▶ Instructions for the task
Starting with the first line and ending with the line that holds "sweep(flange, start.shifted(-flange_w), stop.shifted(flange_w)))", repeat the material exactly.

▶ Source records
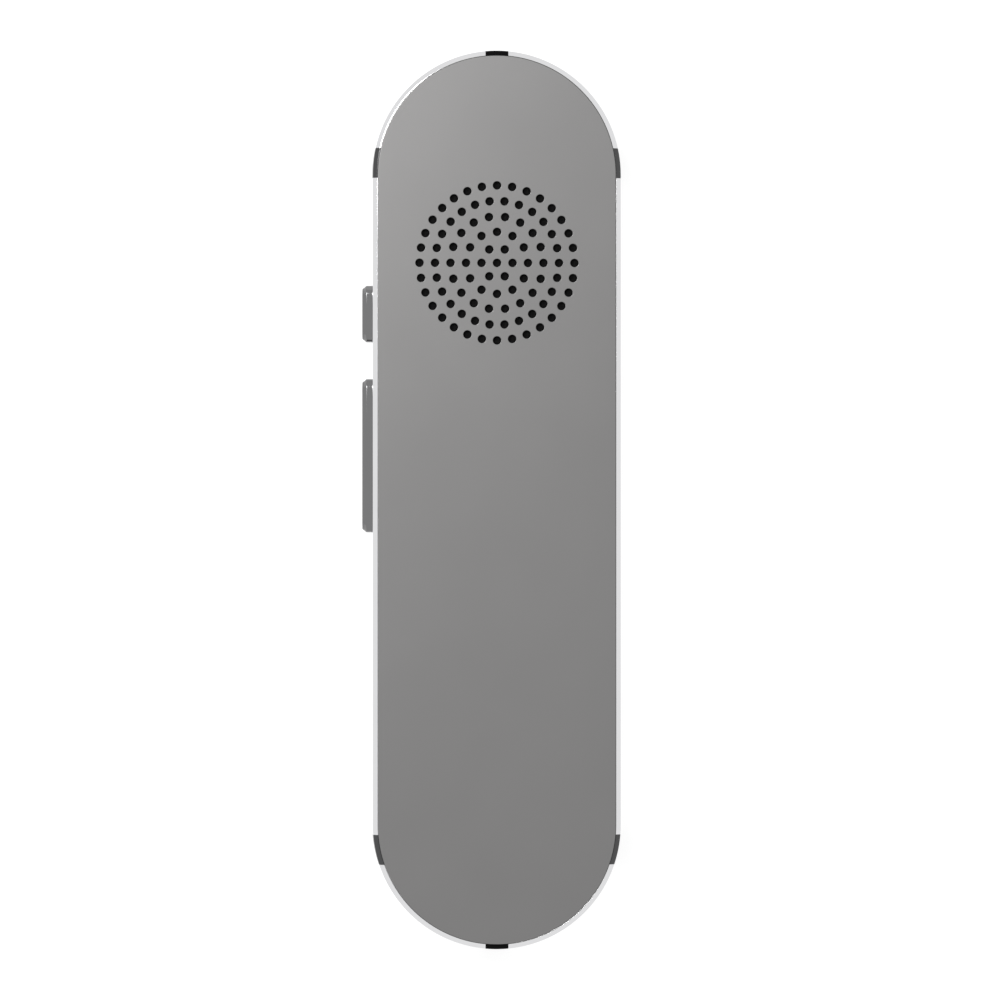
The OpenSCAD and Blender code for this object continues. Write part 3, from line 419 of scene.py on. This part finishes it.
def build_breaks(finish):
    """The plastic breaks: the frame's own section outside, a flange behind."""
    profile = frame_profile()
    z0, z1 = MID_Z - FLANGE_H / 2, MID_Z + FLANGE_H / 2
    core = rectangle(INNER_R - FLANGE_T, INNER_R + FLANGE_CORE_LAP, z0, z1)
    flange = rectangle(INNER_R - FLANGE_T, INNER_R - SEAM, z0, z1)
    usb_flange_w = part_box("break_bottom")[1].x - BREAK_X

    def break_part(start, stop, flange_w):
        # The three shells lap by a hair, so that the union is one clean solid.
        return (sweep(profile, start, stop, JOINT_BEVEL),
                sweep(core, start.shifted(SEAM), stop.shifted(-SEAM)),
                sweep(flange, start.shifted(-flange_w), stop.shifted(flange_w)))

    places = {
        "break_top": (Cut("x", BREAK_X, 1), Cut("x", -BREAK_X, 1), FLANGE_W),
        "break_bottom": (Cut("x", -BREAK_X, -1), Cut("x", BREAK_X, -1), usb_flange_w),
        "break_upper": (Cut("y", UPPER_CUT[0]), Cut("y", UPPER_CUT[1]), FLANGE_W),
        "break_lower": (Cut("y", LOWER_CUT[0]), Cut("y", LOWER_CUT[1]), FLANGE_W),
    }
    for stem, place in places.items():
        sides = ("",) if stem in ("break_top", "break_bottom") else ("_right", "_left")
        for side in sides:
            shells = break_part(*place)
            if side == "_left":
                shells = [mirrored(shell) for shell in shells]
            obj = mesh_object(f"{stem}{side}_insert", shells[0])
            for shell in shells[1:]:
                merge(obj, shell)
            if stem == "break_bottom":
                cut(obj, usb_cutter())
            finish(obj, BODY_HOUSING, "break_plastic", stem + side)
            # Painted shade: the two end breaks take the blacker, matt copy of the break plastic.
            if place[0].axis == "x":
                obj.data.materials[0] = bpy.data.materials[SHADED_END_BREAK + FINISH]


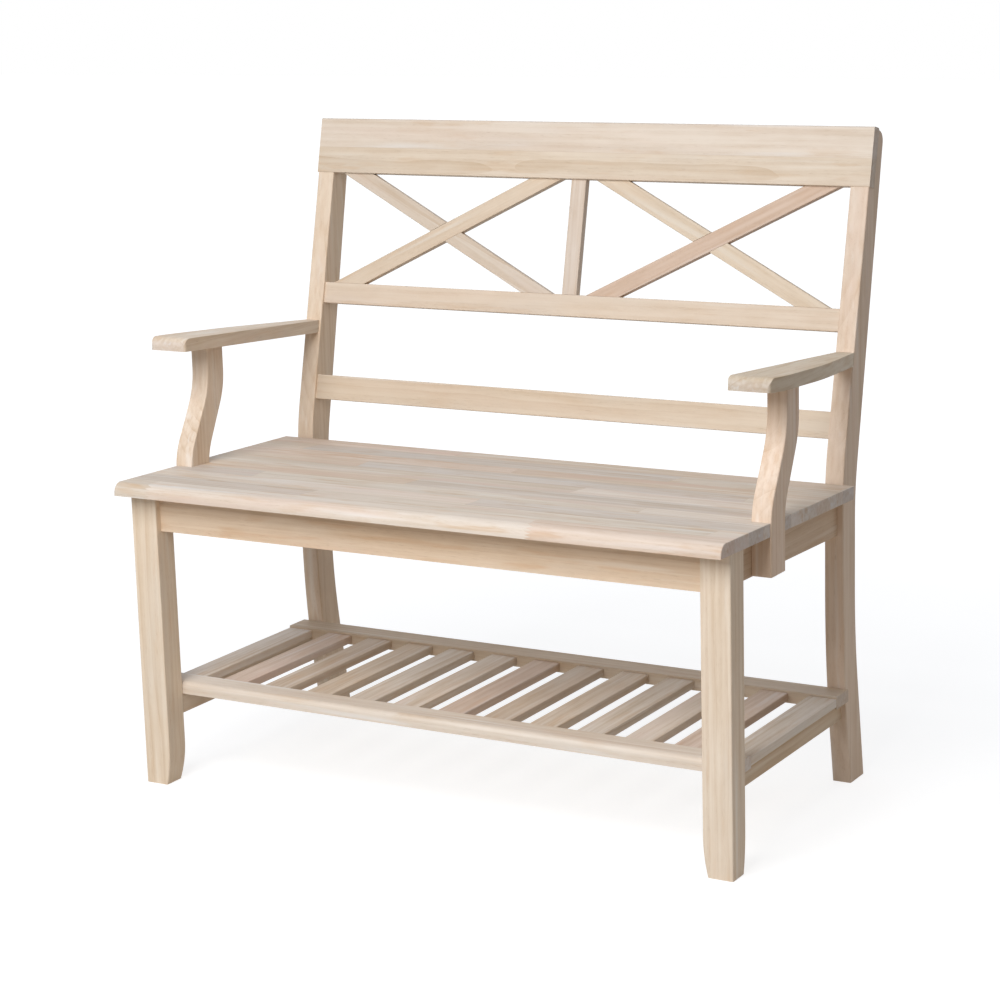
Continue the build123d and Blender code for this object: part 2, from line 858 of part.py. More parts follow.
# Shelf rails and slats
with BuildPart() as shelf_front_rail:
    with BuildSketch(Plane.YZ) as rail_side:
        with Locations((shelf_front, shelf_bottom)):
            Rectangle(shelf_front_rail_width, shelf_thickness, align=Align.MIN)
        rail_front_top = rail_side.vertices().group_by(Axis.X)[0].sort_by(Axis.Y)[-1]
        fillet(rail_front_top, radius=shelf_thickness * shelf_nose_share)
    extrude(amount=shelf_width / 2, both=True)
    drill(slat_dowel_places, slim_dowel)
    bore(shelf_screws)

with BuildPart() as shelf_rear_rail:
    with BuildSketch(Plane.YZ):
        with Locations((slats_rear, shelf_bottom)):
            Rectangle(shelf_rear_rail_width, shelf_thickness, align=Align.MIN)
    extrude(amount=shelf_width / 2, both=True)
    fillet(shelf_rear_rail.edges().filter_by(Axis.X).group_by(Axis.Z)[-1], radius=slight_edge)
    drill(slat_dowel_places, slim_dowel)
    bore(shelf_screws)

shelf_slats = {}
for number, middle in enumerate(slat_middles, start=1):
    with BuildPart() as slat:
        with BuildSketch(Plane.XY.offset(slat_bottom)):
            with Locations((middle, slats_front)):
                Rectangle(slat_width, slats_rear - slats_front, align=(Align.CENTER, Align.MIN))
        extrude(amount=slat_thickness)
        fillet(slat.edges().filter_by(Axis.Y), radius=slight_edge)
        drill(slat_dowel_places, slim_dowel)
    shelf_slats[f"shelf_slat_{number:02d}"] = slat

# All pieces by name, with the dowels and screws as groups
pieces = {
    "rear_post_left": rear_post_left,
    "rear_post_right": rear_post_right,
    "front_leg_left": front_leg_left,
    "front_leg_right": front_leg_right,
    "crest_rail": crest_rail,
    "middle_back_rail": middle_back_rail,
    "lower_back_rail": lower_back_rail,
    "centre_stile": centre_stile,
    "brace_left_rising": brace_left_rising,
    "brace_left_falling": brace_left_falling,
    "brace_right_rising": brace_right_rising,
    "brace_right_falling": brace_right_falling,
    "front_apron": front_apron,
    "rear_apron": rear_apron,
    "side_apron_left": side_apron_left,
    "side_apron_right": side_apron_right,
    "corner_block_front_left": corner_block_front_left,
    "corner_block_front_right": corner_block_front_right,
    "corner_block_rear_left": corner_block_rear_left,
    "corner_block_rear_right": corner_block_rear_right,
    "seat_panel": seat_panel,
    "arm_left": arm_left,
    "arm_right": arm_right,
    "arm_support_left": arm_support_left,
    "arm_support_right": arm_support_right,
    "shelf_stretcher_left": shelf_stretcher_left,
    "shelf_stretcher_right": shelf_stretcher_right,
    "shelf_front_rail": shelf_front_rail,
    "shelf_rear_rail": shelf_rear_rail,
    **shelf_slats,
    "apron_dowels": make_dowels(apron_dowel_places, frame_dowel),
    "rear_apron_dowels": make_dowels(rear_apron_dowel_places, short_dowel),
    "back_rail_dowels": make_dowels(back_rail_dowel_places, frame_dowel),
    "crest_dowels": make_dowels(crest_dowel_places, short_dowel),
    "brace_dowels": make_dowels(brace_dowel_places, slim_dowel),
    "stile_dowels": make_dowels(stile_dowel_places, slim_dowel),
    "arm_post_dowels": make_dowels(arm_post_dowel_places, slim_dowel),
    "arm_support_dowels": make_dowels(arm_support_dowel_places, short_dowel),
    "stretcher_dowels": make_dowels(stretcher_dowel_places, slim_dowel),
    "slat_dowels": make_dowels(slat_dowel_places, slim_dowel),
    "corner_block_screws": make_screws(block_screws),
    "seat_screws": make_screws(seat_screws),
    "arm_support_screws": make_screws(support_screws),
    "shelf_screws": make_screws(shelf_screws),
}

os.makedirs("parts", exist_ok=True)
for name, piece in pieces.items():
    piece.part.label = name
    export_step(piece.part, f"parts/{name}.step")
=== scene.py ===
# Looks of an unfinished wooden bench: two arms, a back of two X panels, a glued-up seat, a slatted shelf
import bmesh
import bpy
import math
import numpy as np
from mathutils import Matrix, Vector


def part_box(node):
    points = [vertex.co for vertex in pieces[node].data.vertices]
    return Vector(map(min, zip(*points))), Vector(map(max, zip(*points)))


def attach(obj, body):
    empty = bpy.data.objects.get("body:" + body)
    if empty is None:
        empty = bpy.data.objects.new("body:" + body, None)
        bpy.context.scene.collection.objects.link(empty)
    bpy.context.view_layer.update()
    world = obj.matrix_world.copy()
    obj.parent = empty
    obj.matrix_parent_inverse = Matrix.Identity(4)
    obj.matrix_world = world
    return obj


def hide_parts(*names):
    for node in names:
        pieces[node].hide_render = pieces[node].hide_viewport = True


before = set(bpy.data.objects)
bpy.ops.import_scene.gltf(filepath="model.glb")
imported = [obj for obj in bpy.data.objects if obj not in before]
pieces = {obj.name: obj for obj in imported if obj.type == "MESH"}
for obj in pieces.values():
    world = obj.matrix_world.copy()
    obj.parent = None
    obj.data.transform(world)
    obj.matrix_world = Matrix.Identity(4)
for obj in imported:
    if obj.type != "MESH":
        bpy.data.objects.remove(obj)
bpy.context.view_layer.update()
print("frame loaded:", len(pieces), "pieces")


# Small helpers for node trees: a value may be a number, a colour or the socket that drives it

plainWhite = (1.0, 1.0, 1.0, 1.0)
noiseRoughness = 0.55


def addNode(tree, kind, inputs=None, **settings):
    node = tree.nodes.new(kind)
    for name, value in settings.items():
        setattr(node, name, value)
    for key, value in (inputs or {}).items():
        if isinstance(value, bpy.types.NodeSocket):
            tree.links.new(value, node.inputs[key])
        else:
            node.inputs[key].default_value = value
    return node


def calc(tree, operation, *values, clamp=False):
    node = addNode(tree, "ShaderNodeMath", dict(enumerate(values)), operation=operation, use_clamp=clamp)
    return node.outputs[0]


def calcVector(tree, operation, *values, output=0):
    node = addNode(tree, "ShaderNodeVectorMath", dict(enumerate(values)), operation=operation)
    return node.outputs[output]


def splitVector(tree, vector):
    return addNode(tree, "ShaderNodeSeparateXYZ", {0: vector}).outputs


def joinVector(tree, x, y, z):
    return addNode(tree, "ShaderNodeCombineXYZ", {0: x, 1: y, 2: z}).outputs[0]


def remap(tree, value, low, high):
    # 0 up to low, 1 from high on, and smooth in between
    inputs = {0: value, 1: low, 2: high, 3: 0.0, 4: 1.0}
    return addNode(tree, "ShaderNodeMapRange", inputs, interpolation_type="SMOOTHSTEP").outputs[0]


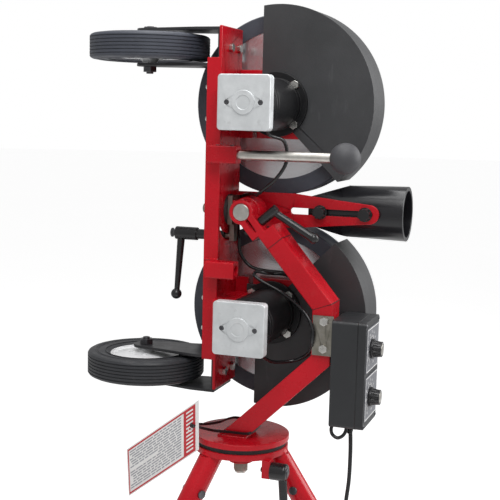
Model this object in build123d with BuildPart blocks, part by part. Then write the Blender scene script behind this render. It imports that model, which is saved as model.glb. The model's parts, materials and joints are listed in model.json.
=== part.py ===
"""Baseball pitching machine: two powered wheels on a rolling, tilting and swivelling tripod mount.

Millimetres. +Z up, the ball leaves toward -X, the motors face -Y. The pieces are drawn about the
swivel axis, then moved together so that the origin is on the floor, midway between the feet.
"""

from build123d import *
from math import cos, radians, sin, sqrt
import os

os.makedirs("parts", exist_ok=True)

# ---- shared levels and clearances -------------------------------------------------------
RUN = 0.05  # radial running clearance of every plain bearing
TABLE_Z = 850.0  # top of the turntable above the floor
BALL_Z = TABLE_Z + 378.0  # height of the ball's path
BALL_PLANE = Plane.XY.offset(BALL_Z)

# ---- tripod -----------------------------------------------------------------------------
HEAD_R, HEAD_T = 80.0, 10.0
HEAD_TOP = TABLE_Z - 17.5
PAD_R, PAD_T = 76.0, 8.0
LEG_ANGLES = (0.0, 145.0, 240.0)
LEG_SPLAY = 33.6  # from vertical
LEG_ROOT_R, LEG_ROOT_Z = 61.5, TABLE_Z - 25.3
LEG_R, LEG_WALL = 19.05, 2.4
SPIGOT_R, SPIGOT_START, SPIGOT_END = LEG_R - LEG_WALL - 0.2, 4.0, 112.0
FOOT_R, FOOT_H, FOOT_WALL = 25.0, 46.0, 5.0
LEG_BOLT_R, LEG_BOLT_AT = 4.0, 71.0
LEG_BOLT_HEAD_R, LEG_BOLT_HEAD_T = 7.0, 3.4
BOSS_R, BOSS_LEN = 21.0, 24.0  # bearing boss under the head plate
BUSH_R, BUSH_WALL = 14.0, 3.9

# ---- swivel lock ------------------------------------------------------------------------
SWIVEL_X, SWIVEL_Y, SWIVEL_Z = 66.0, -46.0, TABLE_Z - 46.0
SWIVEL_HUB_R, SWIVEL_HUB_L = 14.5, 28.0
SWIVEL_ARM_L, SWIVEL_ARM_LEAN = 88.0, 0.07
SWIVEL_STUD_R = 4.0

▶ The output
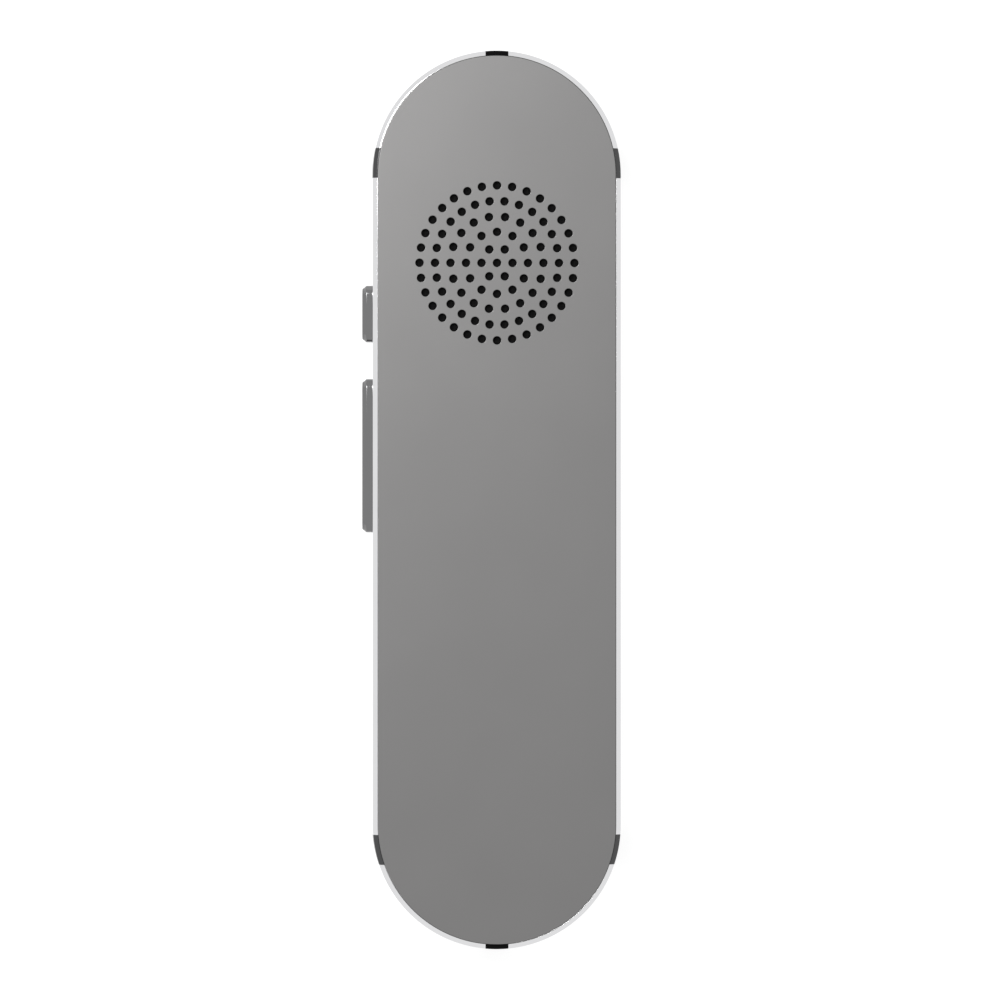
The OpenSCAD and Blender code for this object continues. Write part 3, from line 419 of scene.py on. This part finishes it.
def build_breaks(finish):
    """The plastic breaks: the frame's own section outside, a flange behind."""
    profile = frame_profile()
    z0, z1 = MID_Z - FLANGE_H / 2, MID_Z + FLANGE_H / 2
    core = rectangle(INNER_R - FLANGE_T, INNER_R + FLANGE_CORE_LAP, z0, z1)
    flange = rectangle(INNER_R - FLANGE_T, INNER_R - SEAM, z0, z1)
    usb_flange_w = part_box("break_bottom")[1].x - BREAK_X

    def break_part(start, stop, flange_w):
        # The three shells lap by a hair, so that the union is one clean solid.
        return (sweep(profile, start, stop, JOINT_BEVEL),
                sweep(core, start.shifted(SEAM), stop.shifted(-SEAM)),
                sweep(flange, start.shifted(-flange_w), stop.shifted(flange_w)))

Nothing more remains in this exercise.